Leadership programmes should track: completion rates, participant satisfaction, learning assessment scores, 360-degree feedback changes, application rates, promotion and progression rates, team performance improvements, employee engagement changes, retention rates, and ROI. The specific mix depends on programme objectives, organisational context, and measurement capability.
Leadership development results emerge at different timeframes: satisfaction immediately, learning within days, initial behaviour changes within weeks to months, sustained behaviour change within six to twelve months, and business impact within twelve to twenty-four months. Allow sufficient time before measuring each level. Premature measurement may miss delayed impact.
Justify leadership development investment by: connecting programmes to strategic priorities, measuring outcomes at multiple levels, calculating ROI with conservative estimates, comparing costs of development versus costs of poor leadership, demonstrating participant career progression, and showing improvement in key business metrics.

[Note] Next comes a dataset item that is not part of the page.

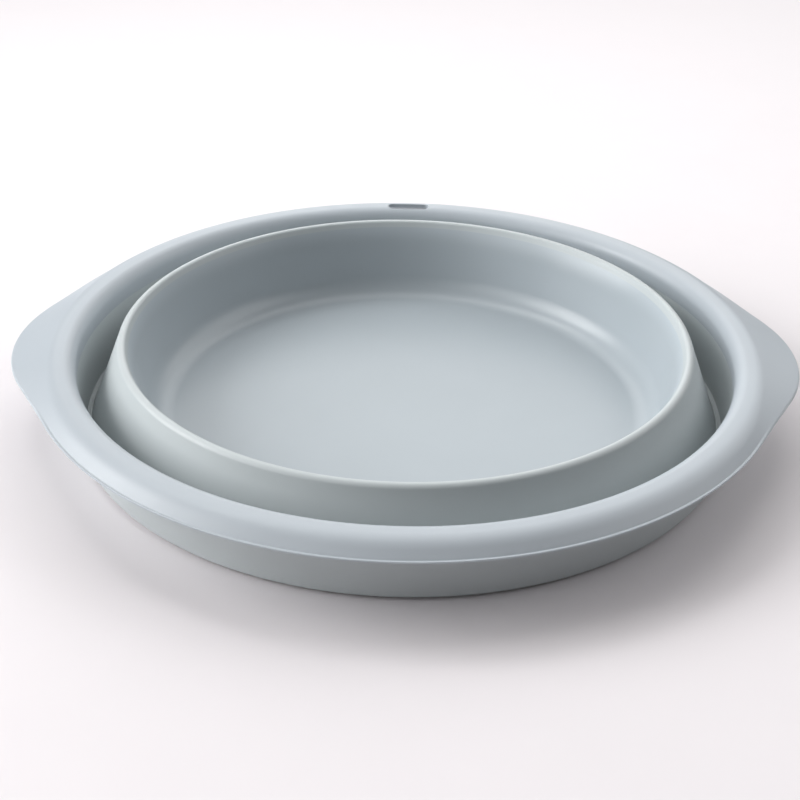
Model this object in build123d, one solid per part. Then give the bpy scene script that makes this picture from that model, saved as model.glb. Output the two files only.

Combine quantitative data with qualitative impact stories.
Leadership development programme KPIs transform development from faith-based investment to evidence-based practice. Measurement enables accountability, guides improvement, and demonstrates value to stakeholders.
Start measurement at appropriate levels for programme maturity. Progress from reaction and learning KPIs to behaviour and results measures as programmes establish. Build measurement infrastructure that enables ongoing evaluation.
What gets measured gets managed. What gets managed gets improved. Leadership development deserves the same rigorous measurement applied to other business investments.
Measure what matters. Use data to improve. Demonstrate the value development creates.